Holy Place
SERBIAN MONASTERY OF KRUPA IN NORTHERN DALMATIA, FROM THE EARLY XIV CENTURY, AGAIN THE CENTER OF RENEWAL OF LIFE IN THE DESOLATED LAND
At the End of Indescribable Solitude
The people were exiled from there in the ultimate phase of a war led as fixed matches are played. What remained were empty villages and towns, toponyms and memories, sanctities without people. Then, eight years ago, the just arrived young prior of Krupa Gavrilo (Stevanović), while the wind was swinging the flame of the cresset through the ruined windows, began singing and held a service in the empty temple. Alone. Today it is not such any more, and sometimes more than six thousand people come to the Monastery saint day celebration, Assumption of Virgin Mary
By: Ljiljana Dugalić and NR Pres
Photographs: Dragan Bosnić
He was standing on a height and watching. Nowhere a human to be seen, there was no smoke from the chimneys, no barking of a dog, no shepherd’s rattler, no road. As if everything was swallowed by macchia, avaricious and persistent.
A desolated land.
And that there, looming over the river, are they really remains of some village, a site of fire washed by the coast hinterland rains, or is it just woven by his confused memory? When, in 1995, a decision was made to end that staged war, in which, for a while, everyone was participating in a way a fixed match is played, the people whom that land belongs to as far as the eye could reach and elsewhere across Krajina, were forced by crimes and brutalities to a mass exile. All of us will eternally remember those long rows of tractors, trucks, cars, carts, the river of betrayed and sold out desperate people, honorable and respectable homes tucked under a piece of plastic on the trailers. We will also remember the heroic aviation which bombarded those departing convoys of women and children on the roads of the neighboring country. Thirteen years have passed, yet we still remember the faces of the prosecutors, the faces of murderers, of destroyers, who rejoice as the winner of the crucial point in a fixed game rejoices. Can a ”historical victory” have the form of a grotesque, the form of a farce? No. If it is such, it is neither historical, nor a victory. However, someone else will put a point on that story, when the right time comes.

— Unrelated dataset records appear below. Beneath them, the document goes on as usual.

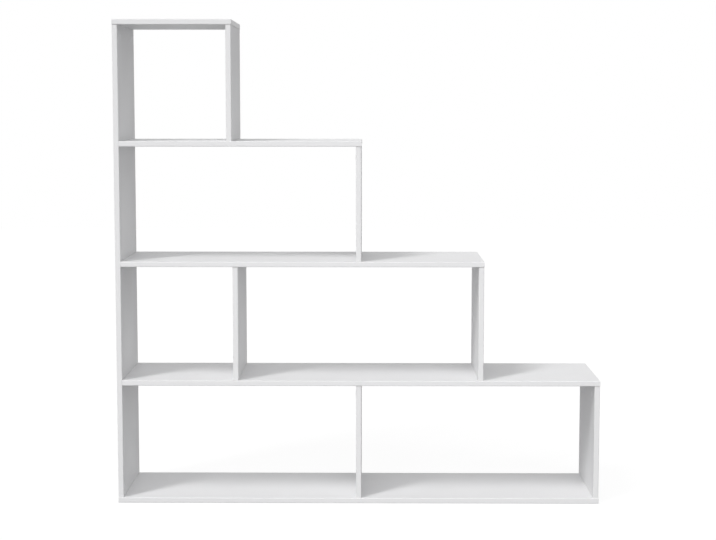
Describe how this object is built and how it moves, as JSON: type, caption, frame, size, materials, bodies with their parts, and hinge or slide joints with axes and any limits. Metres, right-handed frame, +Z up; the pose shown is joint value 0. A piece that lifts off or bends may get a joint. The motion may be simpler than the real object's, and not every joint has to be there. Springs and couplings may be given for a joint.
{
  "type": "stepped bookcase",
  "caption": "Open-backed white bookcase whose tiers step down to one side, for books and for dividing a room.",
  "frame": {"origin": "on the floor, at the middle of the outline's width and depth", "axes": "+X to the right along the width, towards the low end of the steps; +Y from the open front to the open back; +Z up"},
  "size_m": [1.45, 0.29, 1.45],
  "materials": {
    "melamine_board": "satin",
    "abs_edge_band": "satin",
    "zinc_cam": "satin",
    "steel_fastener": "satin",
    "white_cap_plastic": "satin"
  },
  "bodies": {
    "root": {"top_board": "melamine_board", "second_shelf": "melamine_board", "third_shelf": "melamine_board", "fourth_shelf": "melamine_board", "bottom_board": "melamine_board", "left_side_panel": "melamine_board", "first_tier_end_panel": "melamine_board", "second_tier_end_panel": "melamine_board", "third_tier_end_panel": "melamine_board", "third_tier_divider": "melamine_board", "fourth_tier_end_panel": "melamine_board", "fourth_tier_divider": "melamine_board", "left_side_panel_front_cam_lock": "zinc_cam", "left_side_panel_back_cam_lock": "zinc_cam", "first_tier_end_panel_front_cam_lock": "zinc_cam", "first_tier_end_panel_back_cam_lock": "zinc_cam", "second_tier_end_panel_front_cam_lock": "zinc_cam", "second_tier_end_panel_back_cam_lock": "zinc_cam", "third_tier_divider_front_cam_lock": "zinc_cam", "third_tier_divider_back_cam_lock": "zinc_cam", "third_tier_end_panel_front_cam_lock": "zinc_cam", "third_tier_end_panel_back_cam_lock": "zinc_cam", "fourth_tier_divider_front_cam_lock": "zinc_cam", "fourth_tier_divider_back_cam_lock": "zinc_cam", "fourth_tier_end_panel_front_cam_lock": "zinc_cam", "fourth_tier_end_panel_back_cam_lock": "zinc_cam", "left_side_panel_front_cam_bolt": "steel_fastener", "left_side_panel_back_cam_bolt": "steel_fastener", "first_tier_end_panel_front_cam_bolt": "steel_fastener", "first_tier_end_panel_back_cam_bolt": "steel_fastener", "second_tier_end_panel_front_cam_bolt": "steel_fastener", "second_tier_end_panel_back_cam_bolt": "steel_fastener", "third_tier_divider_front_cam_bolt": "steel_fastener", "third_tier_divider_back_cam_bolt": "steel_fastener", "third_tier_end_panel_front_cam_bolt": "steel_fastener", "third_tier_end_panel_back_cam_bolt": "steel_fastener", "fourth_tier_divider_front_cam_bolt": "steel_fastener", "fourth_tier_divider_back_cam_bolt": "steel_fastener", "fourth_tier_end_panel_front_cam_bolt": "steel_fastener", "fourth_tier_end_panel_back_cam_bolt": "steel_fastener", "first_tier_end_panel_foot_front_screw": "steel_fastener", "first_tier_end_panel_foot_back_screw": "steel_fastener", "second_tier_end_panel_foot_front_screw": "steel_fastener", "second_tier_end_panel_foot_back_screw": "steel_fastener", "third_tier_divider_foot_front_screw": "steel_fastener", "third_tier_divider_foot_back_screw": "steel_fastener", "third_tier_end_panel_foot_front_screw": "steel_fastener", "third_tier_end_panel_foot_back_screw": "steel_fastener", "left_side_panel_foot_front_screw": "steel_fastener", "left_side_panel_foot_back_screw": "steel_fastener", "fourth_tier_divider_foot_front_screw": "steel_fastener", "fourth_tier_divider_foot_back_screw": "steel_fastener", "fourth_tier_end_panel_foot_front_screw": "steel_fastener", "fourth_tier_end_panel_foot_back_screw": "steel_fastener", "second_shelf_left_front_screw": "steel_fastener", "second_shelf_left_back_screw": "steel_fastener", "third_shelf_left_front_screw": "steel_fastener", "third_shelf_left_back_screw": "steel_fastener", "fourth_shelf_left_front_screw": "steel_fastener", "fourth_shelf_left_back_screw": "steel_fastener"}
  },
  "joints": []
}
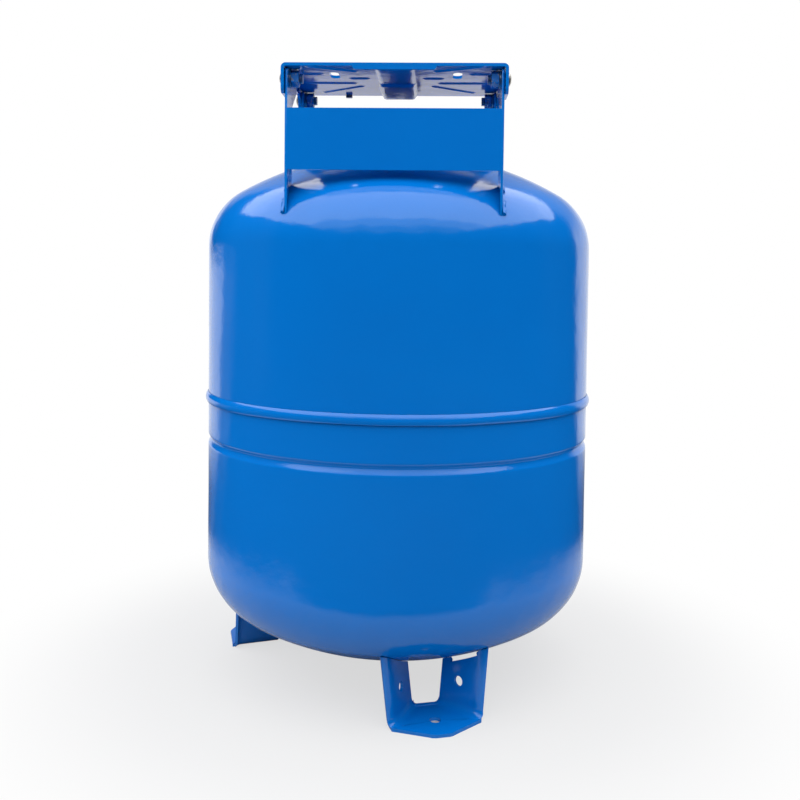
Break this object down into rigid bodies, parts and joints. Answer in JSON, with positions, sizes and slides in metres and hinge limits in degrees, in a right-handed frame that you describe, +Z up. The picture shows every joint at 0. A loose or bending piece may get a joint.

The people have been exiled. What remained were empty villages and towns, toponyms and memories, Orthodox sanctities in an indescribable earthly solitude. ”They remained to meditate and wait for the times to change, for the people to return, for life, both spiritual and material, to be renewed.”
He slowly went down an overgrown narrow path towards the temple, holding the end of his cassock so it would not hook onto some thorny bush.
The Krupa monastery is the oldest Orhtodox monastery in the Diocese of Dalmatia, and most important besides Krka and Dragović. These three Northern Dalmatian pearls of Orthodoxy, located in the valleys of the rivers Krka, Krupa and Cetina, have been the spiritual and social centers of Orthodox Serbs of the Zadar and Šibenik hinterland for centuries.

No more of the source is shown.